From the moment of conception, most women start fantasizing about how their lives will change following the birth of their baby.
They begin to wonder about whether they will have a son or daughter, what their baby will look like, what kind of personality their baby will have, and what kind of toddler, child, and adult their baby will grow up to become.
When a baby dies before birth, the intensity of grief that some women experience can be surprising—these women not only have lost a baby but they have also lost a part of their dream for the future.
When pregnancy loss occurs early during pregnancy, most women feel like they should not talk about their loss with others. As a society, we feel uncomfortable talking about death to begin with. There is also a cultural expectation not to announce a new pregnancy until the end of the first semester due to the high rate of miscarriage during the first trimester.
As a result, many women who experience early pregnancy loss believe they must grieve privately.
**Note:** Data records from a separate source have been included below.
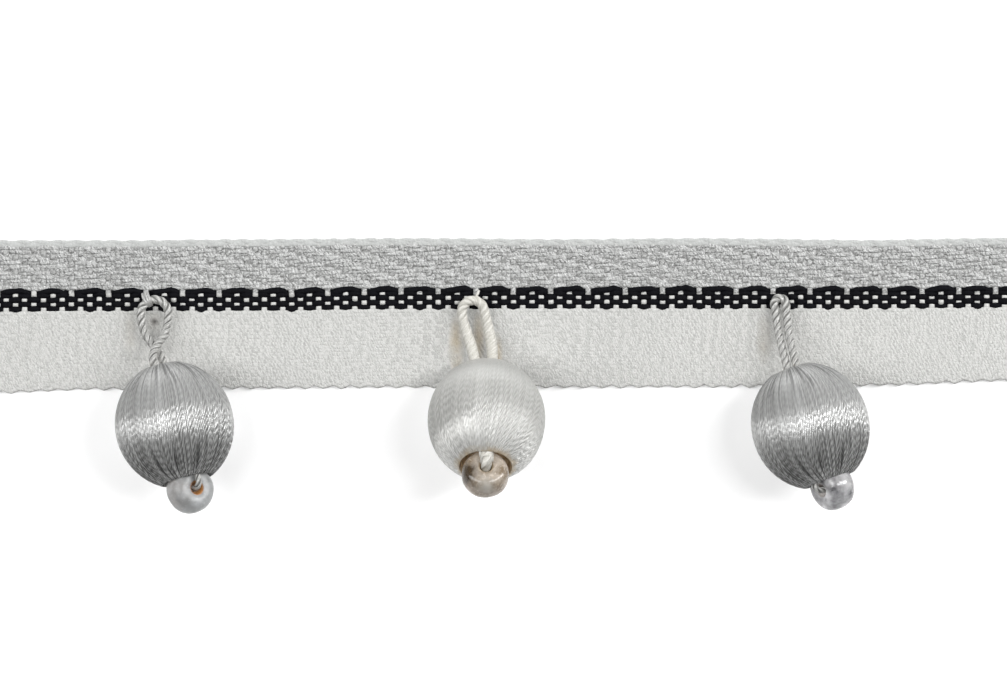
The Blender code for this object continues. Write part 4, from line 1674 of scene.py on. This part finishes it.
@dataclass
class Studio:
    """The pale floor, the soft lights and the camera, in metres."""

    distance: float = 0.7
    view_width: float = 0.12789
    view_middle: float = -0.004445
    floor_size: float = 6.0
    aim: Point = (0.0, -0.005, 0.0)
    room_strength: float = 0.07
    lights: tuple[SoftLight, ...] = (
        SoftLight("left_light", (-0.50, 0.03, 0.55), (0.24, 0.80), 4.4),
        SoftLight("right_light", (0.52, 0.18, 0.48), (0.16, 0.80), 5.8),
        SoftLight("far_light", (0.0, 0.85, 0.50), (0.60, 0.60), 7.6, glancing=False),
    )

    def add_floor(self) -> None:
        """Adds the floor."""
        bm = bmesh.new()
        bmesh.ops.create_grid(bm, x_segments=1, y_segments=1, size=self.floor_size / 2)
        floor = bpy.data.objects.new("floor", smooth_mesh(bm, "floor"))
        floor.data.materials.append(FloorFinish("pale_floor", (0.95, 0.95, 0.95)).build())
        bpy.context.scene.collection.objects.link(floor)

    def add_room(self) -> None:
        """Adds the even, faint light that comes from all round."""
        world = bpy.data.worlds.new("soft_room")
        world.use_nodes = True
        background = world.node_tree.nodes["Background"]
        background.inputs["Color"].default_value = (1.0, 1.0, 1.0, 1.0)
        background.inputs["Strength"].default_value = self.room_strength
        bpy.context.scene.world = world

    def add_camera(self) -> None:
        """Adds the camera, straight above the trim."""
        camera = bpy.data.cameras.new("camera")
        camera.lens = camera.sensor_width * self.distance / self.view_width
        shown = bpy.data.objects.new("camera", camera)
        shown.location = (0.0, self.view_middle, self.distance)
        bpy.context.scene.collection.objects.link(shown)
        bpy.context.scene.camera = shown
        bpy.context.scene.view_settings.view_transform = "Standard"

    def build(self) -> None:
        """Adds the floor, the lights and the camera."""
        self.add_floor()
        for light in self.lights:
            light.build(Vector(self.aim))
        self.add_room()
        self.add_camera()


def main() -> None:
    """Builds the trim piece by piece, and then the room round it."""
    logging.basicConfig(level=logging.INFO, format="%(name)s: %(message)s")
    Tape().build()
    for hanger in hangers():
        hanger.build()
    Studio().build()


if __name__ == "__main__":
    main()
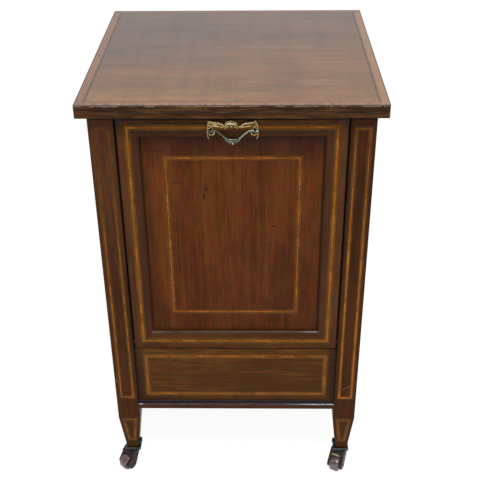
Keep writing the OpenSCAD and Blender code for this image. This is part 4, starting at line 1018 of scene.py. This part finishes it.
# The leafy grip: two lower leaves and their beads.
bail.both([(9.6, 6.0, -11.2, 0.8), (6.2, 6.4, -14.0, 1.1), (2.8, 6.5, -15.2, 1.2),
           (0, 6.5, -15.5, 1.2)])
bail.both([(8.0, 5.6, -13.6, 0.7), (5.4, 5.8, -16.2, 1.0), (2.4, 5.9, -17.8, 1.0)])
bail.balls((0, 6.6, -17.6, 1.2), (9.2, 6.2, -9.6, 1.1))
verdigris = patina("bail_brass", [(24, 26, 20), (56, 60, 49), (96, 104, 88), (192, 202, 178)], 8.0,
                   {"Metallic": 1.0}, (0.22, 0.42))
bail_x = verdigris.axis("X")
bail_z = verdigris.axis("Z")
# Browner to the left and low down, with a painted highlight to the right, and bright on two beads.
verdigris.paint(verdigris.step(bail_x, -0.002, -0.009) * 0.5, tint(78, 78, 56))
verdigris.paint(verdigris.step(bail_x, 0.008, 0.014) * 0.4, tint(190, 206, 190))
verdigris.paint(verdigris.step(bail_z, 0.5972, 0.5962) * 0.6, tint(58, 48, 34))
bail_bead = verdigris.spots(bail_x, bail_z, [(0.8, 593.4, 1.3, 1.2), (-6.5, 602, 1.6, 1.4)])
verdigris.paint(bail_bead * 0.8, tint(222, 196, 172))
stands_for(cast("handle_bail_cast", bail.bm, 0.00022, 1, 0.0006), verdigris,
           "handle_bail", "bail")

studs = Casting(handle_middle)
for side in (-1, 1):
    studs.limb([(stud * side, 0.4, 0, 1.8), (stud * side, 7.4, 0, 1.8)])
    studs.ball(stud * side, 8.2, 0, 2.1, 0.7)
stud_metal = patina("stud_bronze", [(20, 19, 20), (34, 34, 38), (54, 56, 68), (94, 98, 126)], 12.0,
                    {"Metallic": 1.0}, (0.18, 0.4))
stands_for(cast("handle_studs", studs.bm, 0.0003, 1, 0.0008), stud_metal,
           "handle_posts", "fall_front")

# ---- Casters -------------------------------------------------------------
# Four swivel casters of cast brass, almost black: a plate with lugs turned up the
# inner faces of the leg, a forked horn on a kingpin, and a glazed pottery roller.

plate_tones = [(15, 16, 17), (34, 37, 39), (58, 64, 68), (94, 102, 108)]
horn_tones = [(14, 11, 10), (36, 29, 27), (58, 49, 46), (88, 80, 76)]
for name, body, tones in [("caster_plates", "cabinet", plate_tones)] + [
        (corner + "_horn", corner + "_swivel", horn_tones) for corner in corners]:
    shape = bmesh.new()
    from_node(shape, name)
    bronze = patina(name + "_bronze", tones, 15.0, {"Metallic": 0.85}, (0.3, 0.5))
    # A painted highlight on the lip of the front right horn.
    if name == "front_right_horn":
        horn_lip_highlight = bronze.spots(bronze.axis("X"), bronze.axis("Z"), [(162.5, 29, 7, 1.9)])
        bronze.paint(horn_lip_highlight * 0.8, tint(206, 194, 150))
    stands_for(cast(name + "_cast", shape, 0.0004, 3, 0.0012), bronze, name, body)

dark_bronze = old_metal("dark_bronze", (24, 23, 22), (56, 53, 50), 19.0, {"Metallic": 0.85})
dress(dark_bronze, "caster_screws", "caster_kingpins")

glaze = Surface("roller_glaze", {
    "Specular IOR Level": 0.5, "Coat Roughness": 0.08, "Coat IOR": 1.8,
    "Coat Tint": (0.88, 0.94, 1.0, 1.0)})
glaze_patch = glaze.noise((330, 330, 60), 3.0, 4, 0.6)
glaze_dirt = glaze.step(glaze.noise((420, 420, 420), 8.0, 4, 0.7), 0.5, 0.7)
glaze.colour = glaze.ramp(glaze_patch, (0.3, tint(44, 23, 18)), (0.5, tint(76, 40, 30)),
                          (0.7, tint(126, 82, 66)))
glaze_shine = glaze.noise((300, 300, 70), 17.0, 3, 0.6)
glaze.set({"Roughness": 0.25 + 0.3 * glaze_dirt,
           "Coat Weight": glaze.step(glaze_shine, 0.36, 0.6) * 0.75})
glaze.relief(glaze_patch, 0.0002)
# A bluish painted reflection in streaks on the right-hand rollers.
glaze_streak_reflection = glaze.step(glaze_shine, 0.46, 0.6) * glaze.step(glaze.axis("X"), 0.1, 0.12)
glaze.paint(glaze_streak_reflection * 0.5, tint(112, 118, 136))
glaze.paint(glaze_dirt * 0.6, tint(34, 26, 24))
# A roller's section from the axle hole to the tread: (along the axle, radius), in mm.
roller_side = [(7.1, 2.35), (7.1, 4.2), (7.7, 4.7), (7.7, 6.2), (7.0, 6.9), (7.0, 9.0), (7.5, 9.7),
          (7.6, 10.7), (7.1, 11.7), (6.2, 12.4), (4.9, 12.75), (2.6, 12.95), (0.0, 13.0)]
roller_section = roller_side + [(-along, radius) for along, radius in roller_side[-2::-1]]
for corner in corners:
    wheel = corner + "_wheel"
    body = corner + "_roller"
    axle = Vector(next(j["axis"] for j in frame["joints"] if j["child"] == body))
    low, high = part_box(wheel)
    side = axle.cross(Vector((0, 0, 1)))
    turned = bmesh.new()
    rings = []
    facets = 48
    for k in range(facets):
        a = 2 * math.pi * k / facets
        spoke = side * math.cos(a) + Vector((0, 0, math.sin(a)))
        rings.append([turned.verts.new((low + high) / 2 + (axle * along + spoke * radius) / 1000)
                      for along, radius in roller_section])
    for k, ring in enumerate(rings):
        for i in range(len(ring)):
            turned.faces.new((ring[i], ring[i - 1], rings[k - 1][i - 1], rings[k - 1][i]))
    roller = shaped(wheel + "_glazed", turned)
    roller.data.shade_smooth()
    stands_for(roller, glaze, wheel, body)
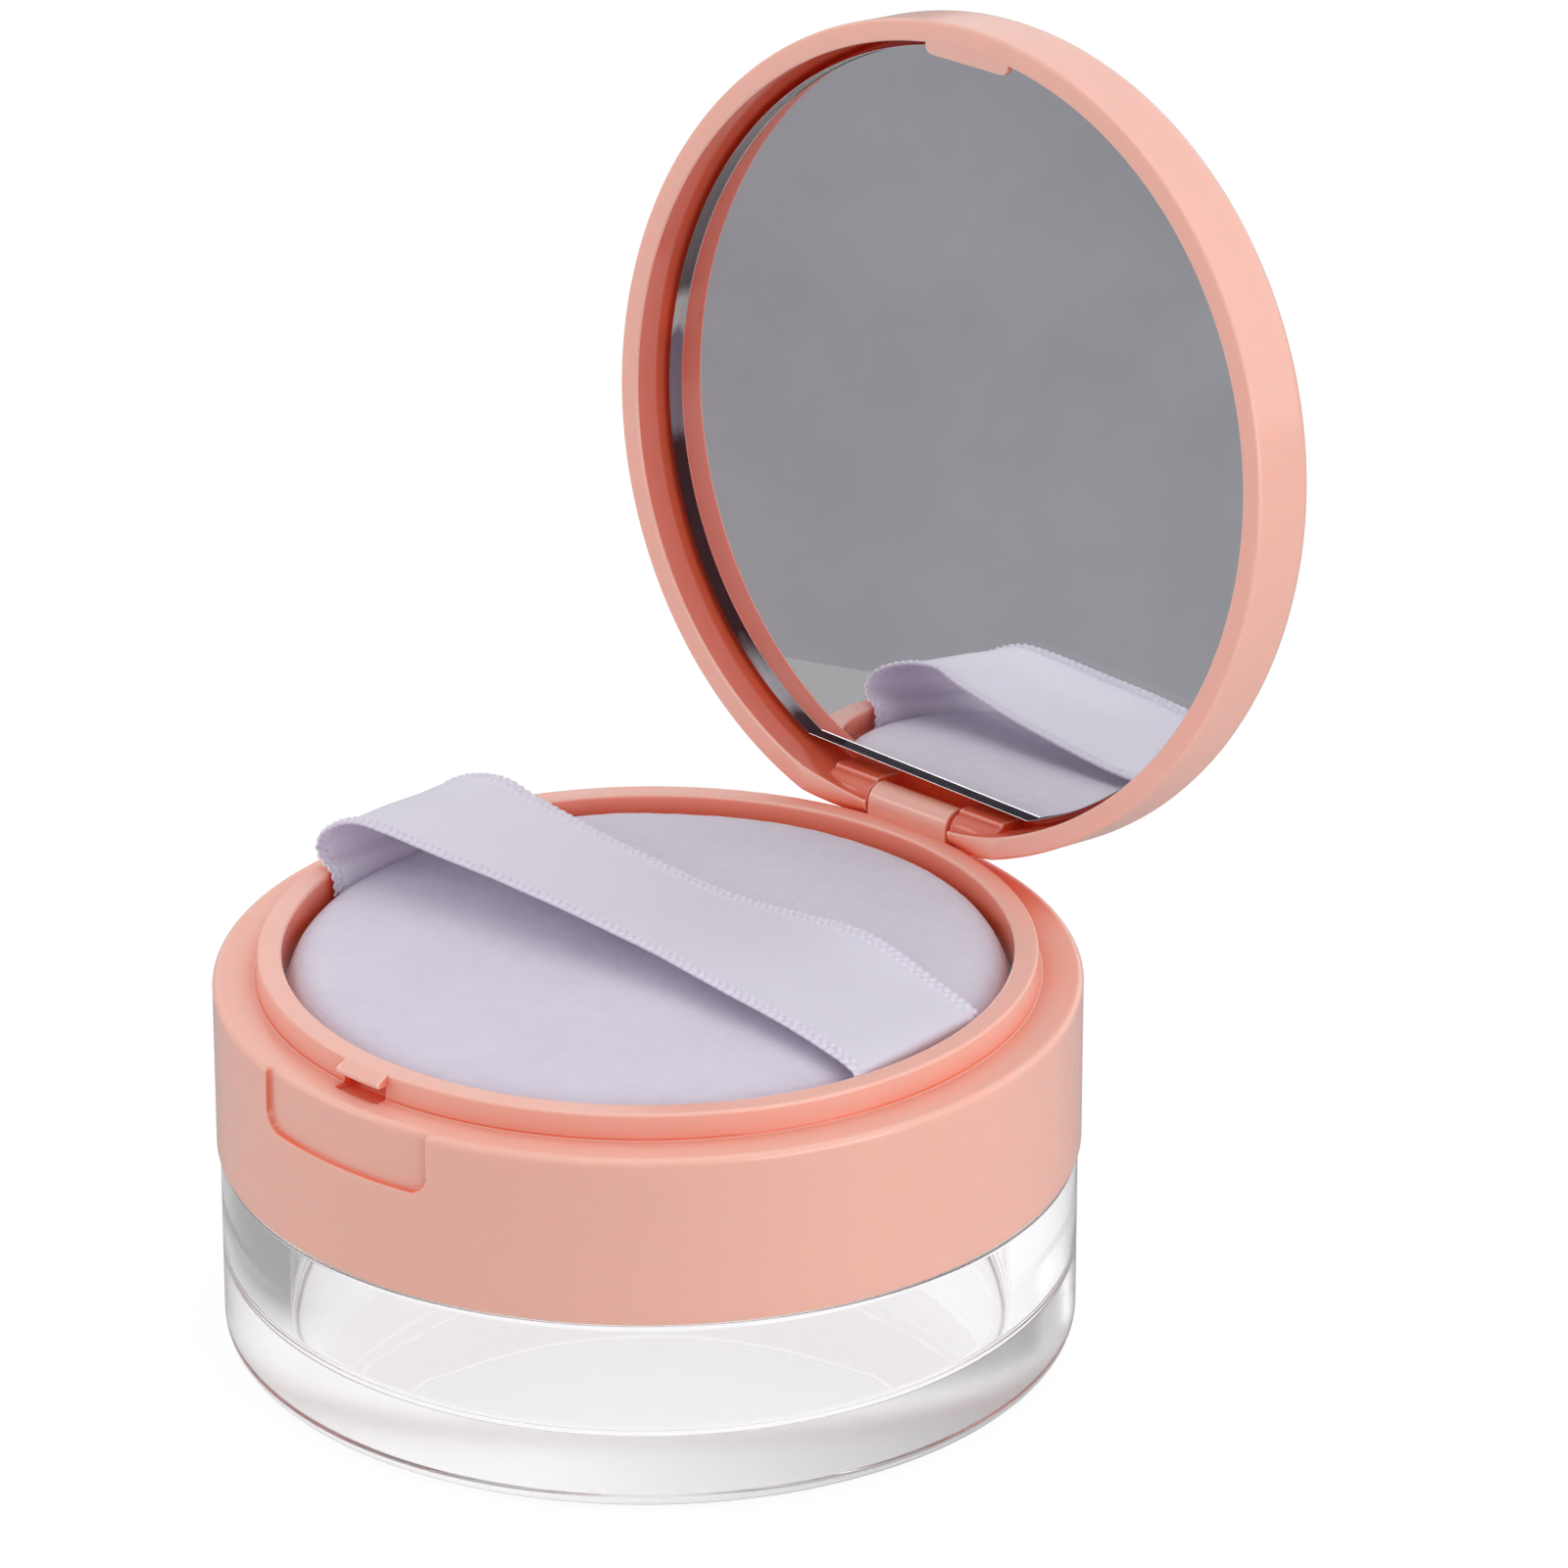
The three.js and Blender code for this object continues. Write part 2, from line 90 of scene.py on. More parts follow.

However, many women report that sharing their feelings of loss with other women helps them heal. Women who share their loss with others begin to very quickly find other women who have gone through a similar experience. These women are able to validate feelings of loss and provide hope for future pregnancy success.
When I experienced a second-trimester pregnancy loss, I felt damaged. I was ashamed that I was incapable of reproducing. I felt like a biological failure. As I shared my story with friends, I discovered that I had just become a newly initiated member of a secret club with many members.
I was shocked to learn how many women had had a similar experience and then went on to have successful pregnancies. I realized I was not in fact damaged and my feelings of loss were not out of proportion to my circumstances.
As a therapist, I of course believe in the power of talking to feel better. In the case of unexpected pregnancy loss, I also believe in the power of talking with others to help you cope.
I promise you to have a friend out there who has been in your shoes and can help relieve your pain. It is not necessary to grieve privately unless you want to. Friends, family, clergy, doctors, and therapists will understand that pregnancy loss often leads to a serious grief reaction which can include depression and anxiety.